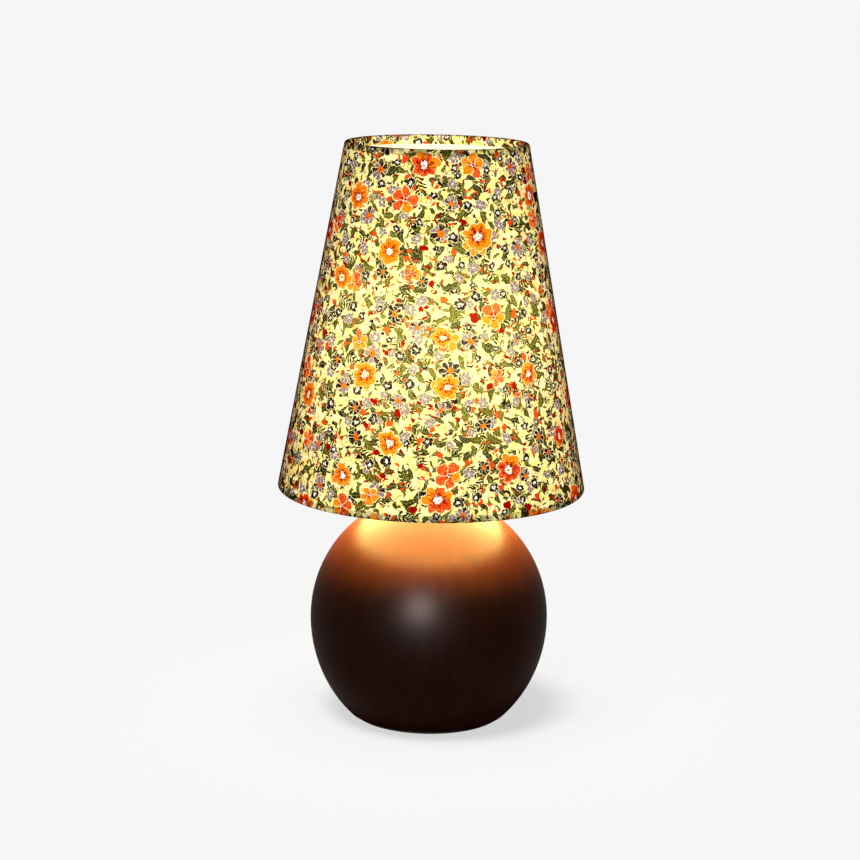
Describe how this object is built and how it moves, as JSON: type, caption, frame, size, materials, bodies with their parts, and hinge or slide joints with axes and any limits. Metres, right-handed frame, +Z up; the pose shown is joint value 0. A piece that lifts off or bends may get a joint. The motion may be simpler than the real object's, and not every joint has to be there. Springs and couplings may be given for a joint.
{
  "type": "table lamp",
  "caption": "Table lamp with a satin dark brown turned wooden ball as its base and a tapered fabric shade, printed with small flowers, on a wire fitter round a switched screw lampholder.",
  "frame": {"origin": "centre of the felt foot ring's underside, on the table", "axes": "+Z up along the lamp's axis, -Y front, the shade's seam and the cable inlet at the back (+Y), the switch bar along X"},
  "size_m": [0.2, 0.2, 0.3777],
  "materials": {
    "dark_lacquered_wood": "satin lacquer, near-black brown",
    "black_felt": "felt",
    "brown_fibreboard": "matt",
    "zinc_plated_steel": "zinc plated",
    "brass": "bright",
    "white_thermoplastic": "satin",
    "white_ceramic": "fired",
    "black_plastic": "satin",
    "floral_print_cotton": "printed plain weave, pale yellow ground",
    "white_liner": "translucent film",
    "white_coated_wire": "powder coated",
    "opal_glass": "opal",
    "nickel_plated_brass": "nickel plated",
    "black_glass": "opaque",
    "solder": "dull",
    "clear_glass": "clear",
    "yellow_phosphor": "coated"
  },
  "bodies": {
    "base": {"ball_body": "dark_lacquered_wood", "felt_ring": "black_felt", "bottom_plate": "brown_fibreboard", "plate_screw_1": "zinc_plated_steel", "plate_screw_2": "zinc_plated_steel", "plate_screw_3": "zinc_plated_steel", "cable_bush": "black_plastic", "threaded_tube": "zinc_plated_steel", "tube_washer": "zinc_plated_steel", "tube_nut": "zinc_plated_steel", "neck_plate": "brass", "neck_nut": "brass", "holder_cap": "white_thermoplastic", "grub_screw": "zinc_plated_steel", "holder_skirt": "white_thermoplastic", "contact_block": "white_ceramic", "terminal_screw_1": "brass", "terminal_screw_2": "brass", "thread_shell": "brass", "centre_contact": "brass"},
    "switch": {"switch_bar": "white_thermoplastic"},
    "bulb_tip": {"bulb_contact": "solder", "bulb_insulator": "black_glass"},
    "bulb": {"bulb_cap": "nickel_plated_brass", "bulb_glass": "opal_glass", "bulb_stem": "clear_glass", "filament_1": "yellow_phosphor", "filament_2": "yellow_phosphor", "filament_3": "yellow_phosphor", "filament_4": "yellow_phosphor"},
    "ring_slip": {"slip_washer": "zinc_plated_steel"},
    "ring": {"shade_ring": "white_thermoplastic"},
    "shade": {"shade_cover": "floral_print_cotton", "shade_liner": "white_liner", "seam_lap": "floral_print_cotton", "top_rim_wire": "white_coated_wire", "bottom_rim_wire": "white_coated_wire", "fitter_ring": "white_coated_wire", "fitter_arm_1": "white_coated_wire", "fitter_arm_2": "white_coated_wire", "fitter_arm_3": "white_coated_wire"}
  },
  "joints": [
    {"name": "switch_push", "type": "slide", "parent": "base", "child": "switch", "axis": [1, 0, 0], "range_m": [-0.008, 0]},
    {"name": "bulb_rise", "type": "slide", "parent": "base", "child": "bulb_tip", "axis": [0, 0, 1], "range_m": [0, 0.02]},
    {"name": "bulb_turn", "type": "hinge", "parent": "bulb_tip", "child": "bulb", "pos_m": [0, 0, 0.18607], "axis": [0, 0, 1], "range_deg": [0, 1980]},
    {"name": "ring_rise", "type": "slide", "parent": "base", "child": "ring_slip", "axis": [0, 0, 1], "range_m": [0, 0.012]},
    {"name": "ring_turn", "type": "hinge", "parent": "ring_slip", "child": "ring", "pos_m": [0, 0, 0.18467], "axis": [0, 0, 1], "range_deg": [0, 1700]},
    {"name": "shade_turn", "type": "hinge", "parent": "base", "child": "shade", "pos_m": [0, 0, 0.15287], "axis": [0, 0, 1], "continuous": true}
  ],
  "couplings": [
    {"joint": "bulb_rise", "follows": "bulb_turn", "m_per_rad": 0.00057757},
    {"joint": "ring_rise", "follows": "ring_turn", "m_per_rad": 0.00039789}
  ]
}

===

Restate the data above word for word, please.

WRITTEN SOLUTION:
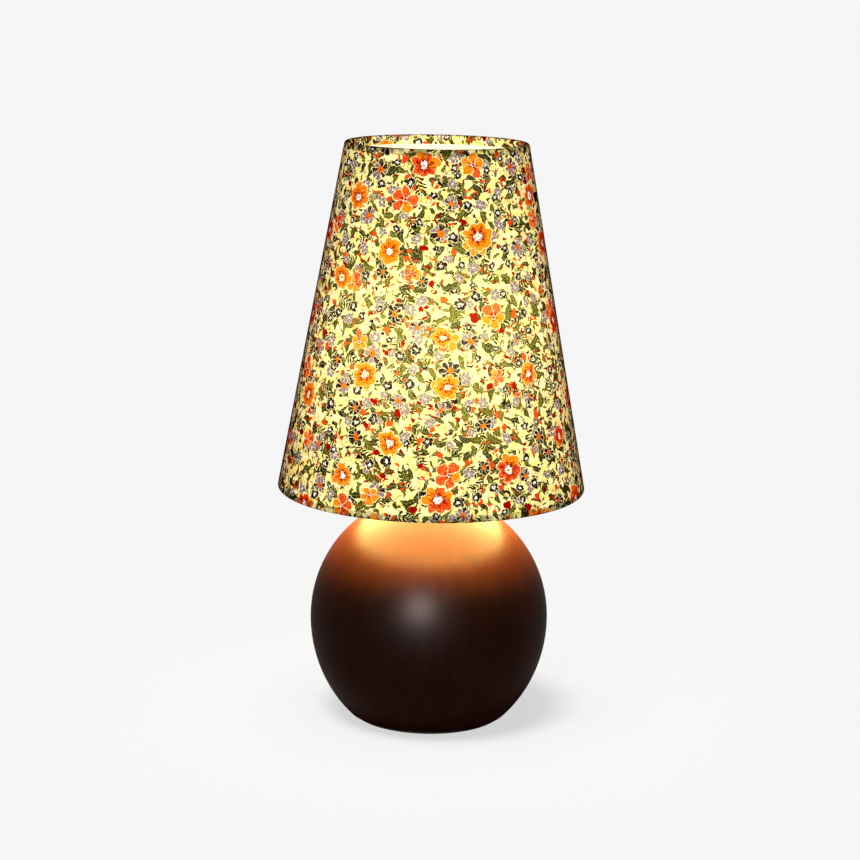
Describe how this object is built and how it moves, as JSON: type, caption, frame, size, materials, bodies with their parts, and hinge or slide joints with axes and any limits. Metres, right-handed frame, +Z up; the pose shown is joint value 0. A piece that lifts off or bends may get a joint. The motion may be simpler than the real object's, and not every joint has to be there. Springs and couplings may be given for a joint.
{
  "type": "table lamp",
  "caption": "Table lamp with a satin dark brown turned wooden ball as its base and a tapered fabric shade, printed with small flowers, on a wire fitter round a switched screw lampholder.",
  "frame": {"origin": "centre of the felt foot ring's underside, on the table", "axes": "+Z up along the lamp's axis, -Y front, the shade's seam and the cable inlet at the back (+Y), the switch bar along X"},
  "size_m": [0.2, 0.2, 0.3777],
  "materials": {
    "dark_lacquered_wood": "satin lacquer, near-black brown",
    "black_felt": "felt",
    "brown_fibreboard": "matt",
    "zinc_plated_steel": "zinc plated",
    "brass": "bright",
    "white_thermoplastic": "satin",
    "white_ceramic": "fired",
    "black_plastic": "satin",
    "floral_print_cotton": "printed plain weave, pale yellow ground",
    "white_liner": "translucent film",
    "white_coated_wire": "powder coated",
    "opal_glass": "opal",
    "nickel_plated_brass": "nickel plated",
    "black_glass": "opaque",
    "solder": "dull",
    "clear_glass": "clear",
    "yellow_phosphor": "coated"
  },
  "bodies": {
    "base": {"ball_body": "dark_lacquered_wood", "felt_ring": "black_felt", "bottom_plate": "brown_fibreboard", "plate_screw_1": "zinc_plated_steel", "plate_screw_2": "zinc_plated_steel", "plate_screw_3": "zinc_plated_steel", "cable_bush": "black_plastic", "threaded_tube": "zinc_plated_steel", "tube_washer": "zinc_plated_steel", "tube_nut": "zinc_plated_steel", "neck_plate": "brass", "neck_nut": "brass", "holder_cap": "white_thermoplastic", "grub_screw": "zinc_plated_steel", "holder_skirt": "white_thermoplastic", "contact_block": "white_ceramic", "terminal_screw_1": "brass", "terminal_screw_2": "brass", "thread_shell": "brass", "centre_contact": "brass"},
    "switch": {"switch_bar": "white_thermoplastic"},
    "bulb_tip": {"bulb_contact": "solder", "bulb_insulator": "black_glass"},
    "bulb": {"bulb_cap": "nickel_plated_brass", "bulb_glass": "opal_glass", "bulb_stem": "clear_glass", "filament_1": "yellow_phosphor", "filament_2": "yellow_phosphor", "filament_3": "yellow_phosphor", "filament_4": "yellow_phosphor"},
    "ring_slip": {"slip_washer": "zinc_plated_steel"},
    "ring": {"shade_ring": "white_thermoplastic"},
    "shade": {"shade_cover": "floral_print_cotton", "shade_liner": "white_liner", "seam_lap": "floral_print_cotton", "top_rim_wire": "white_coated_wire", "bottom_rim_wire": "white_coated_wire", "fitter_ring": "white_coated_wire", "fitter_arm_1": "white_coated_wire", "fitter_arm_2": "white_coated_wire", "fitter_arm_3": "white_coated_wire"}
  },
  "joints": [
    {"name": "switch_push", "type": "slide", "parent": "base", "child": "switch", "axis": [1, 0, 0], "range_m": [-0.008, 0]},
    {"name": "bulb_rise", "type": "slide", "parent": "base", "child": "bulb_tip", "axis": [0, 0, 1], "range_m": [0, 0.02]},
    {"name": "bulb_turn", "type": "hinge", "parent": "bulb_tip", "child": "bulb", "pos_m": [0, 0, 0.18607], "axis": [0, 0, 1], "range_deg": [0, 1980]},
    {"name": "ring_rise", "type": "slide", "parent": "base", "child": "ring_slip", "axis": [0, 0, 1], "range_m": [0, 0.012]},
    {"name": "ring_turn", "type": "hinge", "parent": "ring_slip", "child": "ring", "pos_m": [0, 0, 0.18467], "axis": [0, 0, 1], "range_deg": [0, 1700]},
    {"name": "shade_turn", "type": "hinge", "parent": "base", "child": "shade", "pos_m": [0, 0, 0.15287], "axis": [0, 0, 1], "continuous": true}
  ],
  "couplings": [
    {"joint": "bulb_rise", "follows": "bulb_turn", "m_per_rad": 0.00057757},
    {"joint": "ring_rise", "follows": "ring_turn", "m_per_rad": 0.00039789}
  ]
}